There are signs it is working. Della Walker, a 43-year-old Labour supporter in Dudley, says many of her friends say they will vote Conservative. “It just blows my head,” she says. “Some of them just bang on about Brexit.” On Sunday Mr. Johnson said his government would curb immigration, a key refrain from the Brexit vote.
Meanwhile, Mr. Corbyn’s approval ratings have languished amid long-running allegations that he failed to tackle anti-Semitism in his party, something the party denies.
Labour’s fuzzy policy on Brexit could further hamstring the party. Mr. Corbyn says he would renegotiate Mr. Johnson’s divorce deal with the EU and put it to a referendum alongside the option to stay in the EU. Mr. Corbyn says he will stay neutral on the issue ahead of a potential second referendum, leaving voters in the dark about whether Labour will promote Brexit or not. He hopes voters will instead focus on his policies to curb free-market excess, many of which are popular with voters.
The election won’t bring closure to the political upheaval in Britain. Even if Mr. Johnson wins, the uncertainty over the Brexit saga won’t end. Mr.

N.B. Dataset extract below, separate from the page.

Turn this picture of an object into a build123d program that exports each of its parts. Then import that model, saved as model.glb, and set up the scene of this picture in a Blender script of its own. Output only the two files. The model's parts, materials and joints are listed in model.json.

Johnson’s divorce deal covers payments owed to the EU, citizens’ rights and an arrangement to avoid a border on the island of Ireland as Britain unwinds a 45-year economic partnership with the bloc.
If the Conservatives win, attention will then turn to the next chapter of the divorce: negotiating the future relationship with the EU. After Jan. 31, the U.K. will maintain relations with the EU until at least the end of 2020 as it negotiates trade and other ties to the bloc.
Mr. Johnson says that he will get a trade deal by then or leave without one if he doesn’t. He has ruled out extending talks—even though many trade experts say that negotiating such a complex deal will be very challenging in such a short time.
His withdrawal deal stipulates that if the U.K. wants to extend the transition period beyond the end of next year—until at the latest the end of 2022—he must give notice to the EU by the end of June. As a result, by midyear, the political debate could shift back to a familiar theme: whether the U.K. will crash out of the EU without a trade deal just after Christmas.